(WRITTEN TASK): Make a tally of the lines in the records that include the string "parts", and give only that number.

(DATA ENTRIES):
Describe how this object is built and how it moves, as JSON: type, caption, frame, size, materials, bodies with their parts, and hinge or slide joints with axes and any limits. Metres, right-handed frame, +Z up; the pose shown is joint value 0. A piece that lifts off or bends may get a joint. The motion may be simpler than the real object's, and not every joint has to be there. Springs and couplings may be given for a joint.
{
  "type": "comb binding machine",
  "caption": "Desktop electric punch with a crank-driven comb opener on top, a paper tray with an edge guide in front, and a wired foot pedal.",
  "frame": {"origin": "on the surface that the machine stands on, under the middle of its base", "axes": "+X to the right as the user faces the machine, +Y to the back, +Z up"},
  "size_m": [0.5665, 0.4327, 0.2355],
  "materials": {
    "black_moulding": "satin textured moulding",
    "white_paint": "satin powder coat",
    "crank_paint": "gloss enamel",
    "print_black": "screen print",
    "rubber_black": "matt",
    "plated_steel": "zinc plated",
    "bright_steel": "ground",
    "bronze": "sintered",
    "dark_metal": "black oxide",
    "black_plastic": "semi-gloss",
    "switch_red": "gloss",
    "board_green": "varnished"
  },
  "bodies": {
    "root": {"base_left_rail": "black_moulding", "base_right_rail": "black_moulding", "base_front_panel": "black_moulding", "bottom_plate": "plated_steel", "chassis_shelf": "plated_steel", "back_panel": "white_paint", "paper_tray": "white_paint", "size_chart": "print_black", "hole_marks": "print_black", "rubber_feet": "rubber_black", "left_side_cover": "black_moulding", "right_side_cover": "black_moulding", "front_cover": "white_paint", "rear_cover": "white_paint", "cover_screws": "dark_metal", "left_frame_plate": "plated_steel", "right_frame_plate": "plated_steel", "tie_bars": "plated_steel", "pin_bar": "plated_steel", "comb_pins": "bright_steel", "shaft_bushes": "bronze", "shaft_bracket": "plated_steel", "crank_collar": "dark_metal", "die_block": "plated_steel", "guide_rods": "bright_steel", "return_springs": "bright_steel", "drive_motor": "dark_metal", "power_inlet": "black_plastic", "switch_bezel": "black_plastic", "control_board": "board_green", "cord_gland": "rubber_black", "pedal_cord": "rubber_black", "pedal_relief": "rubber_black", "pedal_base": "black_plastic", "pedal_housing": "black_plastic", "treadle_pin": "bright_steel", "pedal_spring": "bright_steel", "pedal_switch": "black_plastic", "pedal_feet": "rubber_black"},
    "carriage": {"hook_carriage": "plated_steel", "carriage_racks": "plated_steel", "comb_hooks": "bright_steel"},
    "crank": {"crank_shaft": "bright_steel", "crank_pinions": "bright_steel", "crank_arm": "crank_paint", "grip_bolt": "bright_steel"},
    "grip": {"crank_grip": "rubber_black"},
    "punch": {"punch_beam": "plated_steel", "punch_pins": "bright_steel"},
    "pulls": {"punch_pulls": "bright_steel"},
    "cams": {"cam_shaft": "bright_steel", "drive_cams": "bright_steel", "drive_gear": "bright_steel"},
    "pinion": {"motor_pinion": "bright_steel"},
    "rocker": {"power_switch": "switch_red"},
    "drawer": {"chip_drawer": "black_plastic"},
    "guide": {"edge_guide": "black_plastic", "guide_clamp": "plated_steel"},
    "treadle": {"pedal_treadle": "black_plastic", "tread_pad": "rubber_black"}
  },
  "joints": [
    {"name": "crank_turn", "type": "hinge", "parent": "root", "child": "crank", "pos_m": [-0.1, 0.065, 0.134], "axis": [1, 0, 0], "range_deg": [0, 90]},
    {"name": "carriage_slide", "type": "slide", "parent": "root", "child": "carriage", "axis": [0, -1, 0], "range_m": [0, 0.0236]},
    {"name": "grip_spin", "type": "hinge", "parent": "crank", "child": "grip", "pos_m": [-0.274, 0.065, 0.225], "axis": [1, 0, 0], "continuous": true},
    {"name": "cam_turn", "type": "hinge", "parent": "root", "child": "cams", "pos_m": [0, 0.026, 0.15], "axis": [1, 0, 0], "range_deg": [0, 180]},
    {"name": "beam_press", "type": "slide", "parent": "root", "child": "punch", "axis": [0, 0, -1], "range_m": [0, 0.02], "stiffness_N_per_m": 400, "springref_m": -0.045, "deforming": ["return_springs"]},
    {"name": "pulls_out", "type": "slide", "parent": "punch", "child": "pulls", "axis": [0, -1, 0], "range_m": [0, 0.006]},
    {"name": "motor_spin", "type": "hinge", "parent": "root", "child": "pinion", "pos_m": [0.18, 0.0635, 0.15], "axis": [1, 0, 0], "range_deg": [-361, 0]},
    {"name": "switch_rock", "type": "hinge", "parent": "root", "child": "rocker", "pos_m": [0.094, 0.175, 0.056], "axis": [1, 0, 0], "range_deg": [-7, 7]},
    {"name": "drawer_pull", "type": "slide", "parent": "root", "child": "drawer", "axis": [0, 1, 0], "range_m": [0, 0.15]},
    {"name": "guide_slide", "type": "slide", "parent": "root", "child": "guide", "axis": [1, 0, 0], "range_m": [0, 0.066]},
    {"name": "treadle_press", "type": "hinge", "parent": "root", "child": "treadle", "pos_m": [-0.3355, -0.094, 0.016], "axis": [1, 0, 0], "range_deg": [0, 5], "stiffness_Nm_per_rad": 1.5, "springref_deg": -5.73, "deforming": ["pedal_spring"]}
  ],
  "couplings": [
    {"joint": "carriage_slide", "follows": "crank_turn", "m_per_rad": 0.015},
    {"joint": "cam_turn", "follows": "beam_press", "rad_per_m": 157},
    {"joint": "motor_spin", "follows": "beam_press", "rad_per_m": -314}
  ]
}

---

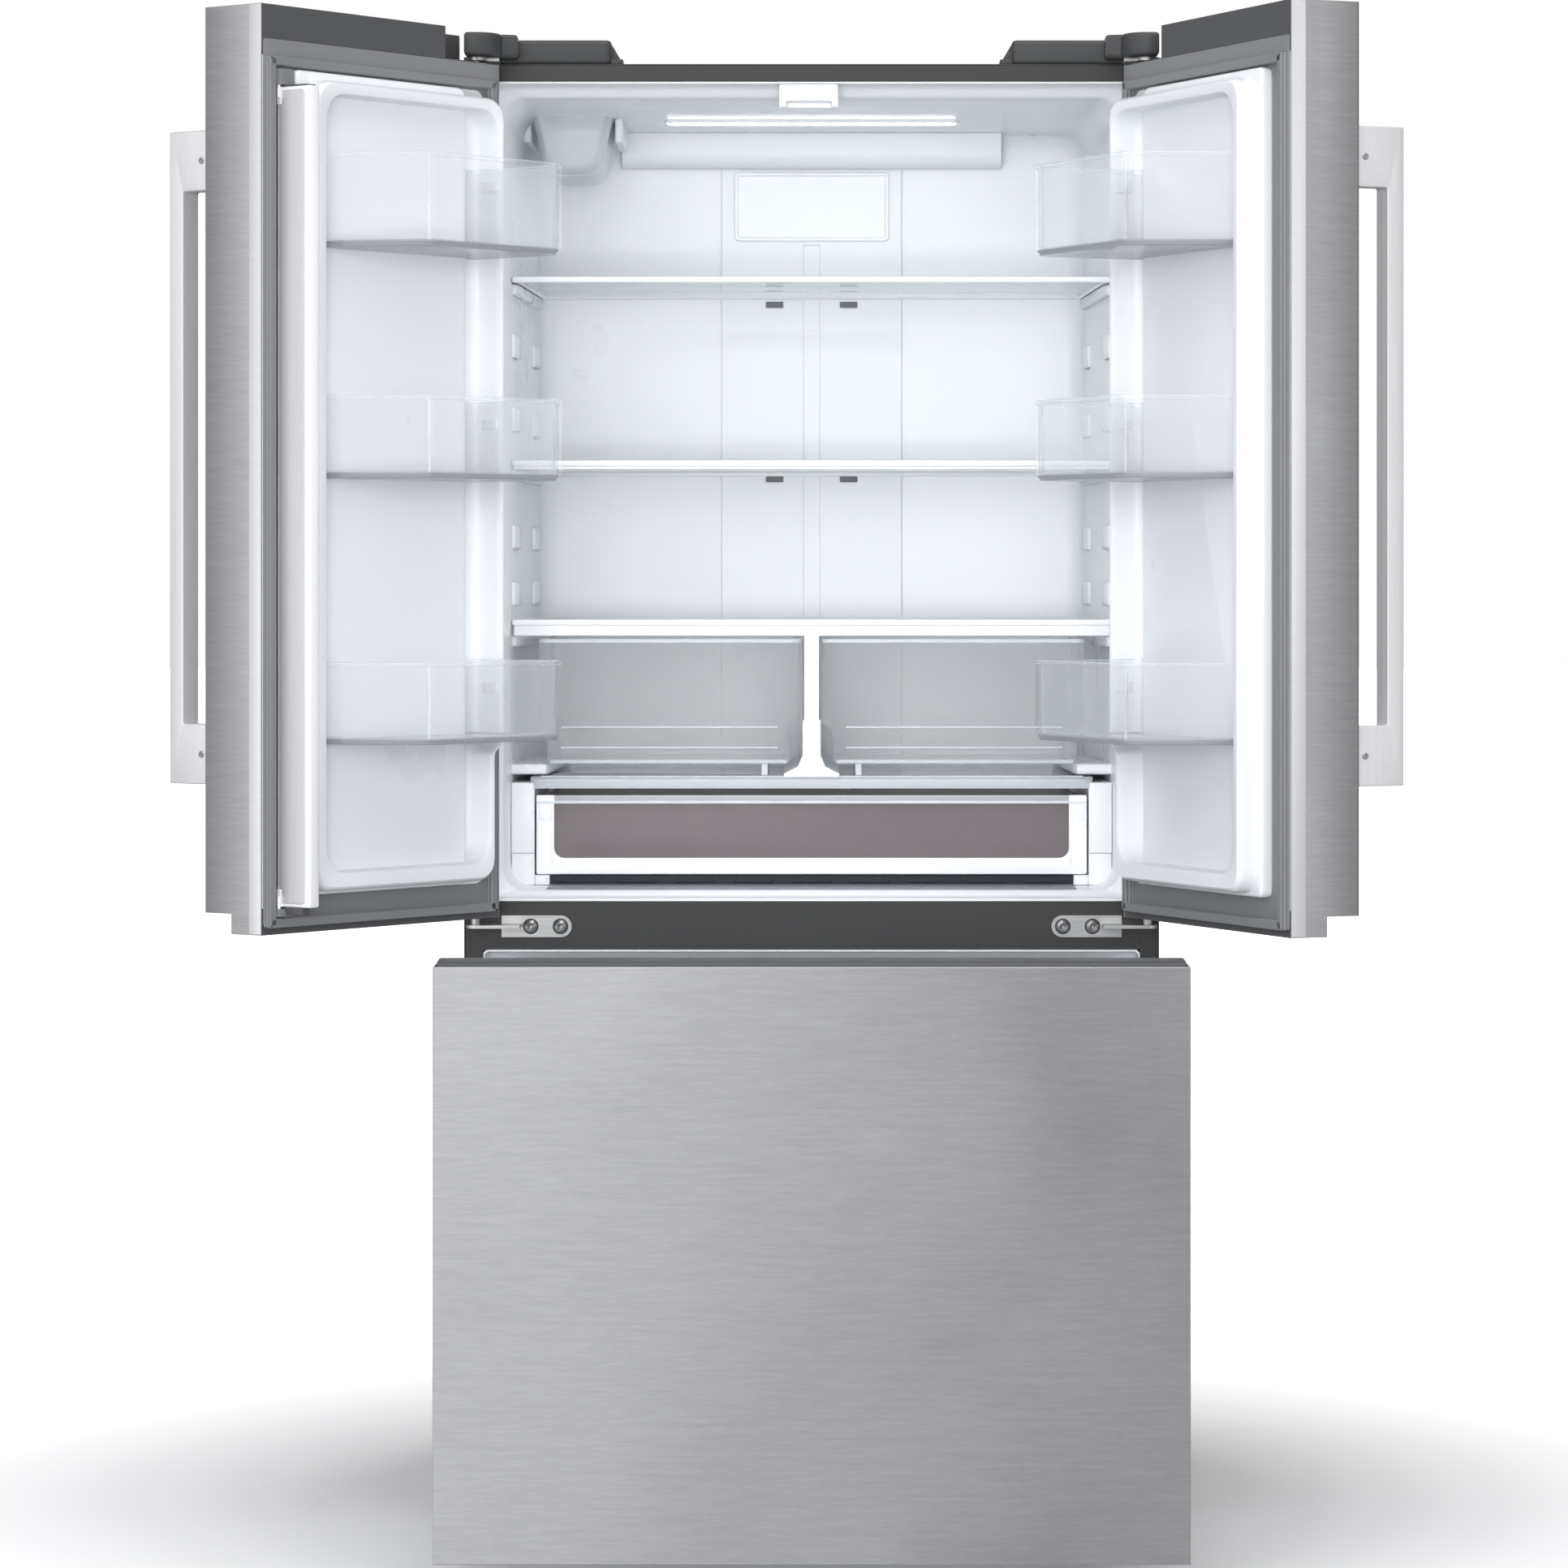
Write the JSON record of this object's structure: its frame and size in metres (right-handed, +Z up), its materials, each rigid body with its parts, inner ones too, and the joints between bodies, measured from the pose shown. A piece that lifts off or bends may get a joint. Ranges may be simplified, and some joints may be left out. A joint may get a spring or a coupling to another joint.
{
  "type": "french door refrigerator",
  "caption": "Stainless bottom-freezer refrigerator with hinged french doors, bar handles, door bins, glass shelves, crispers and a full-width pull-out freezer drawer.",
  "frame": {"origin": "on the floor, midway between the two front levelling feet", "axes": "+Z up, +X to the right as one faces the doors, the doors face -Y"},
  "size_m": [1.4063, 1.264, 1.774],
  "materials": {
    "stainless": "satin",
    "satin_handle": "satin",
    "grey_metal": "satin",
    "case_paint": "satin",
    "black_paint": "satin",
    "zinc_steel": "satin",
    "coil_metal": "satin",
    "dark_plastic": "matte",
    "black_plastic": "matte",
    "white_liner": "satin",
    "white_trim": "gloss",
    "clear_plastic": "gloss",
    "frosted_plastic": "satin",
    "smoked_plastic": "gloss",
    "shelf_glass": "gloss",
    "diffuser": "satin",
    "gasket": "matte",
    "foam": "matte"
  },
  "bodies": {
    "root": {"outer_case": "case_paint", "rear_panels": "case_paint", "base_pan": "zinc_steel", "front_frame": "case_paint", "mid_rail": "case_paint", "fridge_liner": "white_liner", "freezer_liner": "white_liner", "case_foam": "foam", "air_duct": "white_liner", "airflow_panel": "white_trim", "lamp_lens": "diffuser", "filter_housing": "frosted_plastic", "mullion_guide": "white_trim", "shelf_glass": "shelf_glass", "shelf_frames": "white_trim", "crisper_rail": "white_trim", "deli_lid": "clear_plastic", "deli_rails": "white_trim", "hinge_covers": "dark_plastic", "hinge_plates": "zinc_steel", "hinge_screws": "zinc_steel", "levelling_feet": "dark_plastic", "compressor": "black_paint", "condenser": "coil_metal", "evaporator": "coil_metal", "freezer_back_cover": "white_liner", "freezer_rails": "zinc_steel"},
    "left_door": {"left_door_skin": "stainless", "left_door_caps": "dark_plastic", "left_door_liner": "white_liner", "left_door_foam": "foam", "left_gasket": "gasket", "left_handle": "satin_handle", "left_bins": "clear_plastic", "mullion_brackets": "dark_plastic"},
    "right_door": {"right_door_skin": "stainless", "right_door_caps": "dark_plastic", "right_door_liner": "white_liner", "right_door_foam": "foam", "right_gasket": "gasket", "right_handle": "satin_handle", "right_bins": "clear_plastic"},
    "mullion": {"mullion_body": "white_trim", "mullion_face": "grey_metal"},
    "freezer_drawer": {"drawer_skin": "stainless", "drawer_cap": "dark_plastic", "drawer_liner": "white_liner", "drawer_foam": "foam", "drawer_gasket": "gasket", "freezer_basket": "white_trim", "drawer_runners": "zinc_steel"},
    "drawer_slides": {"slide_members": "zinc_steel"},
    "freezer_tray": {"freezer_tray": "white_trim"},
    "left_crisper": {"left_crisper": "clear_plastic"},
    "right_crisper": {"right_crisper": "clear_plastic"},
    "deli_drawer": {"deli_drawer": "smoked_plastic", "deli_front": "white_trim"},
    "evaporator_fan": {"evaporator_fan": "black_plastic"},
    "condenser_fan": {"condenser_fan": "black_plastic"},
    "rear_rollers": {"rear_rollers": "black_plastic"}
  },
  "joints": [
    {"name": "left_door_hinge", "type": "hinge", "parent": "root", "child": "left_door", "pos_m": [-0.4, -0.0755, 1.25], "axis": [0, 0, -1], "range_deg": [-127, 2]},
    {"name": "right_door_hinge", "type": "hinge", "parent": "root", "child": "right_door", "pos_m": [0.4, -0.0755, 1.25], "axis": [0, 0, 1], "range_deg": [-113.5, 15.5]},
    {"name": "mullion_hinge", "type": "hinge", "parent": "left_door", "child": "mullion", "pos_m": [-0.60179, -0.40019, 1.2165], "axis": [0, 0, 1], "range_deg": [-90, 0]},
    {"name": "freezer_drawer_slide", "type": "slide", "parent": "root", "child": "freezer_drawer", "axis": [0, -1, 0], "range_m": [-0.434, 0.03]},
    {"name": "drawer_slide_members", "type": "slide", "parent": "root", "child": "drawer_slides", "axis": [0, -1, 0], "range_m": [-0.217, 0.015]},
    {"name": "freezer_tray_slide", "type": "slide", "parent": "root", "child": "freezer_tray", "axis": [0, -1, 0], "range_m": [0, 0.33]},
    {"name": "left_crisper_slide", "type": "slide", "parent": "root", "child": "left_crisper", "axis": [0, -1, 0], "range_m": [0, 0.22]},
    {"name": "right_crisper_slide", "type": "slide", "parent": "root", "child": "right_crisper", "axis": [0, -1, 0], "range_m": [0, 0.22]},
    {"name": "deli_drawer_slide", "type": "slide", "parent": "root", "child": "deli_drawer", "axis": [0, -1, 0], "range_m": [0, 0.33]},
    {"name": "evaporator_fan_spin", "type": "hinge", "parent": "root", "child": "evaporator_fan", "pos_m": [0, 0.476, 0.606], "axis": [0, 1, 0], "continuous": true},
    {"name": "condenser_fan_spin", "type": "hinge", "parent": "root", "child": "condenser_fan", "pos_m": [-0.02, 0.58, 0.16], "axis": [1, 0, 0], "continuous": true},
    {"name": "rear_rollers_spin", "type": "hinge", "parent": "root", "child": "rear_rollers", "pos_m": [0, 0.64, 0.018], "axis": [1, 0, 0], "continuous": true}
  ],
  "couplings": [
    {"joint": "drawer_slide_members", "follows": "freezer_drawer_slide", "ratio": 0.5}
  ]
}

(FULL OUTPUT): 2